The Art Of Inspiring People To Be Their Best
The Winner of multiple awards and a #1 International Best Seller Craig Whelden’s Book Leadership vividly brings to life 50 years of leadership and life lessons, told in a compelling and sometimes very personal way. A master storyteller, the author does this in 24 easily digestible chapters, starting with “character,” the basic building block for all great leaders. From there, he addresses the importance of trust, four different methods of mentoring, delivering under pressure, setting organizational expectations, breaking down cultural barriers, effective communications, leaving a legacy, risk management, and many more topics that have everyday application for all of us.
Widely acclaimed by dozens of corporate leaders and senior military leaders, he has the unique ability to connect to readers through storytelling and takeaways that anyone can then apply: in the corporate world, the non-profit community, or simply in your everyday life.
Can you tell me a little bit about your new book?
The book was written to “pay forward” 50 years of leadership and life lessons in an interesting, story-telling manner. It has become a multiple-award-winner and #1 International best-seller in just the first six months.
What is the backstory behind your book Leadership?
I decided to become a professional speaker on leadership and life lessons to pass on what I’ve learned after 40 years in the military. The book helped organize myself and is a strong companion to my speaking engagements. Often, organizations will provide copies of my book to each attend.
How has writing Leadership made you a better thinker and a better person?
It gave me the opportunity to capture 50 years of lessons, both good and bad, and has become an “vessel” for others to get a “window into my soul”
What is the biggest takeaway that you hope a reader will take from your book?
I served in senior and executive positions in the U.S. Army, the Marine Corps, and in the corporate world. The book vividly brings to life 50 years of leadership lessons learned, told in a compelling and sometimes very personal way.
Is there one short story from your book you would like to share?
I once worked for a 3-star general who was the consummate general. Very bright, very capable, he never raised his voice in anger. One day, a colonel on the staff told me that the general was “the toughest guy he had ever worked for.” Curious, I asked him why. He told me it was because “I never wanted to disappoint him.” That spoke volumes about inspirational leadership.
What are you reading now?
Building Your Leadership Legacy, It’s all About Character, by Robert Carroll.
What does it look like to you when someone has great “character?”
Character is the first chapter in my book for a reason, it’s the foundation for all great leaders. Without strong character, the flaws of a leader will eventually be exposed.

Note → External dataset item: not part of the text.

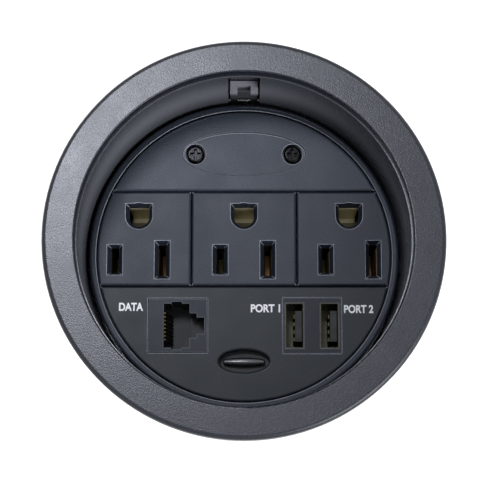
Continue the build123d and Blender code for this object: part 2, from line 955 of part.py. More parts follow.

Who do you look up to and or who has been a mentor to you?
I have many, two that stand out are General Joe Dunford, the recently-retired Chairman of the Joint Chiefs of Staff and LtGen Thomas Montgomery, US Army (retired) the commander of U.S. forces in Somalia in 1992 during Black Hawk Down. I worked for both and have a couple of chapters in my book about Tom Montgomery, our relationship, and his experience in Somalia.
What books did you read, and recommend, and which influenced your thinking on leadership?
I do recommend Robert Carroll’s book (mentioned above) as I believe so strongly about this topic that I actually referenced his book at the end of Chapter One of my own book.
What is Next for you and your writing projects?
I’m contemplating a “sequel” to my Leadership book that has a “spiritual” focus. I’m talking to a retired Chief of Chaplains for both the Marine Corps and the Navy about co-authoring such a book.
Purchase Craig’s book Leadership Here
Craig Whelden spent 30 years in the U.S. Army, followed by seven in the private sector, and another nine as a member of the Senior Executive Service (SES) with the U.S. Marine Corps.
Along the way, he led soldiers, sailors, and marines at each level — from lieutenant to General Officer to Senior Executive — while serving 10 years in Europe, and another 12 in the Pacific.
An Armor and Cavalry officer, he commanded a base in Germany as a colonel and, as a brigadier general, oversaw a $1.6B program supporting soldiers and family members world-wide.
Present at the Pentagon on 9/11, he subsequently led the effort to secure the state of Hawaii from terrorist attack, an effort that received national recognition. After retiring from the Army in 2003, he chaired a national conference entitled Information Sharing and Homeland Security for three years.
In 2008, he was asked to organize and run a Secretary of the Army initiative to bring greater awareness to the American public of the sacrifices of servicemembers and their families during a time of war. For this effort, he was recognized by Secretary Pete Geren with the top two awards for civilians.
In 2010, he became the Executive Director for Marine Corps Forces Pacific, overseeing a multi-billion-dollar program to reposition Marines in the Pacific—the largest such effort since World War II.
In 2011, he was inducted into the Purdue University Tri-Service ROTC Hall of Fame.
In October 2019, he transitioned to the next chapter of his life in Bluffton, South Carolina: becoming an award-winning, best-selling author and motivational speaker on leadership and performance excellence.